Ruth is still working her domestic magic on it, but the prognosis seems grim. She says she's washed it three times now and the cursed stains have barely faded. Hope is not gone but in the meantime I need a jacket. It's about 45° outside tonight- too warm for the green jacket from the farm store, but too cold for my polarfleece™ pullover.
We had to go to the mall tonight to return Jason and the Argonauts to the library. Isaiah loved it and as we were walking across the parking lot to go inside he proclaimed, feinting and parrying unseen swords and spears, that he was one of the skeletons that fought Jason in the closing scenes of the movie. Though they were obviously animated with stop-motion photography, the skeletons were amazing and delightful and he was captivated by them. The battle of the "children of the hydra's teeth" as the skeletons were called must truly be one of the most memorable fantasy movie sequences ever.
While we were there we also checked out the pet store (of course) and looked for an item of apparel for me to replace one that is almost worn out. No, I wasn't specifically looking for a new windbreaker. I was looking for a replacement for something else which I won't describe further tonight since it's worthy of a full-scale item of its own, but it was during the search for this other replacement that Ruth saw a collection of windbreakers in Sears which were discounted some 40% and some 50%.

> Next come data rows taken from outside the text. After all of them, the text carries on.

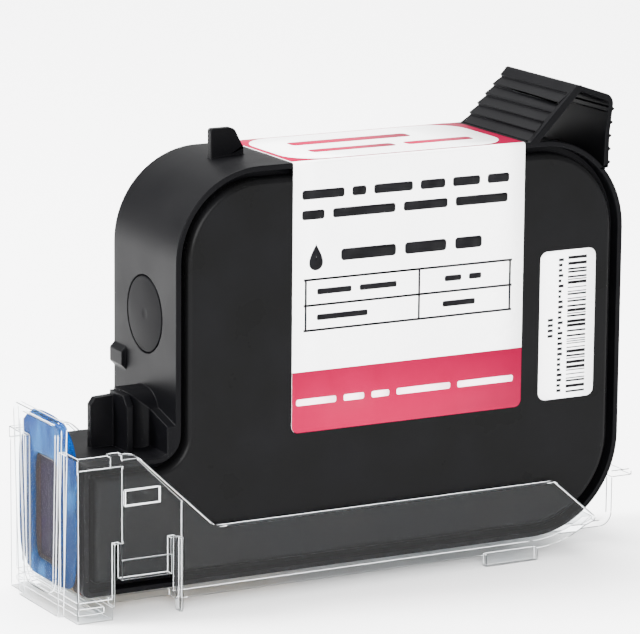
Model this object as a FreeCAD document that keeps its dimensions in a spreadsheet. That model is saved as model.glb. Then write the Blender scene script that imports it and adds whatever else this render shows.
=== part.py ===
"""Half-inch thermal inkjet cartridge of a date coder, in its clear clip.

Frame of the part, in millimetres: +X along the cartridge towards its handle, the
nozzles face -X; +Y goes from the label side to the back; +Z is up. The origin is on
the standing plane, under the middle of the bounding box.

Inside this file every piece is drawn in the cartridge's own frame: x = 0 is the body's
left wall, y = 0 its middle plane, z = 0 its underside. One shared Placement, bound to
the sheet, then carries each piece to the frame of the part.
"""
import FreeCAD, Part
import os
import Sketcher

Vector = FreeCAD.Vector

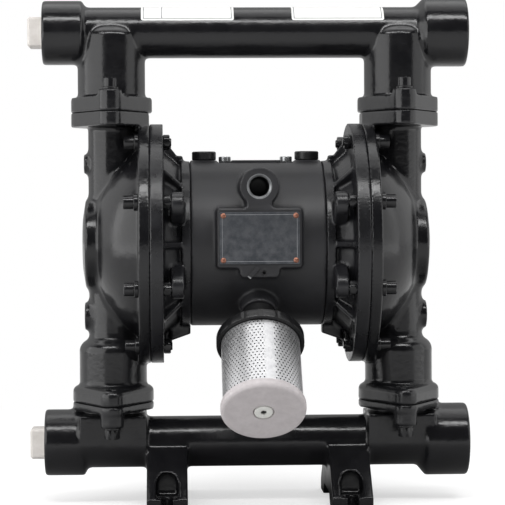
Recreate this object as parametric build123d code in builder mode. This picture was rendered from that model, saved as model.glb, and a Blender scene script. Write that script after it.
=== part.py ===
from build123d import *
import os
from math import cos, radians, sin, sqrt

# Air operated double diaphragm pump with 1-1/2 inch ports, as separate pieces.
# Millimetres. X runs along the manifolds, the front faces -Y, the floor is Z = 0,
# and the origin is the centre of the four foot slots.

os.makedirs("parts", exist_ok=True)

# ---------------------------------------------------------------- layout
column_x = 143.0            # centre plane to the axis of each fluid column
body_z = 258.0              # common axis of both diaphragms
outlet_z = 468.0            # axis of the outlet manifold
inlet_z = 60.0              # axis of the inlet manifold
outlet_joint_drop = 80.0    # outlet manifold's axis down to its joint face
inlet_joint_rise = 41.0     # inlet manifold's axis up to its joint face
port_face_x = 211.0         # end faces of both manifolds

# ---------------------------------------------------------------- manifold castings
tube_r = 25.3
tube_bore_r = 19.0
column_bore_r = 17.0
port_r = 22.4               # bore of the 1-1/2 inch pipe thread
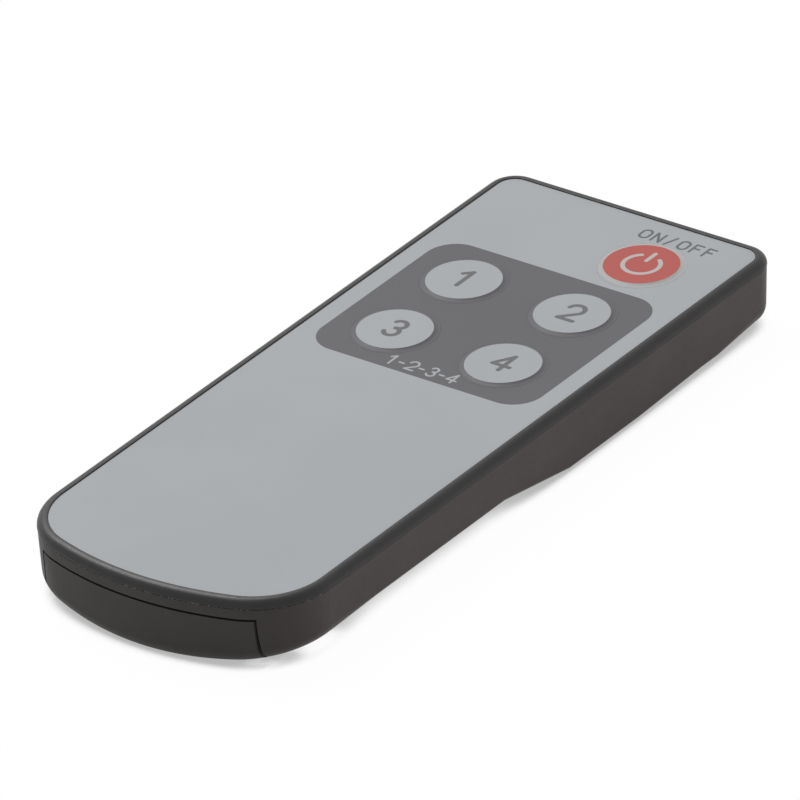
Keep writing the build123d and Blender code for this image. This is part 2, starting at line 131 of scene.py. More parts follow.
class Sheet:
    """A node tree under construction."""

    def __init__(self, tree: bpy.types.NodeTree) -> None:
        """Start on a tree, which may be a material's or a group's."""
        self.tree = tree

    def node(self, kind: str, settings: dict[str, object] | None = None,
             feeds: dict[str | int, Value | Triple | object] | None = None) -> bpy.types.Node:
        """Place a node.

        Args:
            kind: The node's type name.
            settings: Properties to set on the node.
            feeds: What each input socket gets, by name or number.

        Returns:
            The new node.
        """
        made = self.tree.nodes.new(kind)
        for name, value in (settings or {}).items():
            setattr(made, name, value)
        for key, value in (feeds or {}).items():
            self.feed(made.inputs[key], value)
        return made

    def feed(self, socket: Socket, value: object) -> None:
        """Give a socket what it takes.

        Args:
            socket: The input socket.
            value: Another socket to link it to, or its plain value.
        """
        if isinstance(value, bpy.types.NodeSocket):
            self.tree.links.new(value, socket)
        else:
            socket.default_value = value

    def math(self, operation: str, *values: Value, clamp: bool = False) -> Socket:
        """Combine numbers with one maths node.

        Args:
            operation: The maths node's operation.
            values: Its operands in order.
            clamp: Whether the result is held between 0 and 1.

        Returns:
            The result's socket.
        """
        feeds = dict(enumerate(values))
        made = self.node("ShaderNodeMath", {"operation": operation, "use_clamp": clamp}, feeds)
        return made.outputs[0]

    def vector(self, operation: str, *values: Value | Triple) -> Socket:
        """Combine vectors with one vector maths node.

        Args:
            operation: The vector maths node's operation.
            values: Its operands in order.

        Returns:
            The result's socket, which is a number for a length, a distance or a dot product.
        """
        made = self.node("ShaderNodeVectorMath", {"operation": operation}, dict(enumerate(values)))
        return made.outputs["Value" if operation in ("LENGTH", "DOT_PRODUCT", "DISTANCE") else "Vector"]

    def scaled(self, source: Socket, factor: Value) -> Socket:
        """Multiply a vector by a number."""
        made = self.node("ShaderNodeVectorMath", {"operation": "SCALE"}, {0: source, "Scale": factor})
        return made.outputs["Vector"]

    def split(self, source: Socket) -> tuple[Socket, Socket, Socket]:
        """Give a vector's three coordinates."""
        made = self.node("ShaderNodeSeparateXYZ", None, {0: source})
        return made.outputs[0], made.outputs[1], made.outputs[2]

    def joined(self, x: Value, y: Value, z: Value) -> Socket:
        """Put three coordinates together."""
        return self.node("ShaderNodeCombineXYZ", None, {0: x, 1: y, 2: z}).outputs[0]

    def place_mm(self) -> Socket:
        """Give the place on the object, in millimetres."""
        return self.scaled(self.node("ShaderNodeTexCoord").outputs["Object"], 1 / MM)

    def in_plan(self, place: Socket) -> Socket:
        """Give a place without its height."""
        return self.vector("MULTIPLY", place, (1.0, 1.0, 0.0))

    def ramp(self, value: Value, low: Value, high: Value, start: Value = 0.0, end: Value = 1.0) -> Socket:
        """Turn a number smoothly from one level to another.

        Args:
            value: The number to read.
            low: Where the change begins.
            high: Where the change is complete.
            start: Level up to the low end.
            end: Level from the high end on.

        Returns:
            The level's socket.
        """
        settings = {"interpolation_type": "SMOOTHSTEP"}
        feeds = {"Value": value, "From Min": low, "From Max": high, "To Min": start, "To Max": end}
        return self.node("ShaderNodeMapRange", settings, feeds).outputs["Result"]

    def mix(self, factor: Value, first: object, second: object) -> Socket:
        """Blend two colours."""
        made = self.node("ShaderNodeMix", {"data_type": "RGBA"}, {0: factor, 6: first, 7: second})
        return made.outputs[2]

    def noise(self, where: Socket, scale: Value, detail: float = 2.0) -> Socket:
        """Give smooth noise between 0 and 1."""
        feeds = {"Vector": where, "Scale": scale, "Detail": detail}
        return self.node("ShaderNodeTexNoise", None, feeds).outputs[0]

    def group(self, tree: bpy.types.NodeTree, feeds: dict[str, object]) -> bpy.types.Node:
        """Place a shader node group with its own values.

        Args:
            tree: The group's tree.
            feeds: What each named input gets.

        Returns:
            The group's node.
        """
        made = self.tree.nodes.new("ShaderNodeGroup")
        made.node_tree = tree
        for name, value in feeds.items():
            self.feed(made.inputs[name], value)
        return made


class Group(Sheet):
    """A node group with named inputs and outputs."""

    def __init__(self, name: str, takes: dict[str, Part], gives: dict[str, Part],
                 kind: str = "ShaderNodeTree") -> None:
        """Open a group.

        Args:
            name: The group's name.
            takes: Kind of each named input.
            gives: Kind of each named output.
            kind: Type of tree, for shading or for geometry.
        """
        super().__init__(bpy.data.node_groups.new(name, kind))
        for way, parts in (("INPUT", takes), ("OUTPUT", gives)):
            for socket_name, part in parts.items():
                self.tree.interface.new_socket(name=socket_name, in_out=way, socket_type=part.value)
        self.taken = self.tree.nodes.new("NodeGroupInput").outputs
        self.given = self.tree.nodes.new("NodeGroupOutput").inputs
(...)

I looked them over and was intrigued but unconvinced. Ruth and Isaiah went to look at the kid's clothes while I examined more closely the assortment of jackets and their varying pros and cons. After trying it on, I eventually selected an X-L black "Weather Tamer" and decided that under the circumstances I'd spend $20 to make it mine. I only discovered after I'd payed for it that it has a non-removable hood which was annoying, but which Ruth pointed out could be very handy in the rain.
When we went outside to get back in the van to go home, the bag I'd been given at Sears contained two new library videos, "It's the International Space Station Charlie Brown" (we'll have a blast watching that together!), "Toad and Frog are Friends" (more stop-motion goodness) and my wind-porous pullover. I was wearing my new Weather Tamer.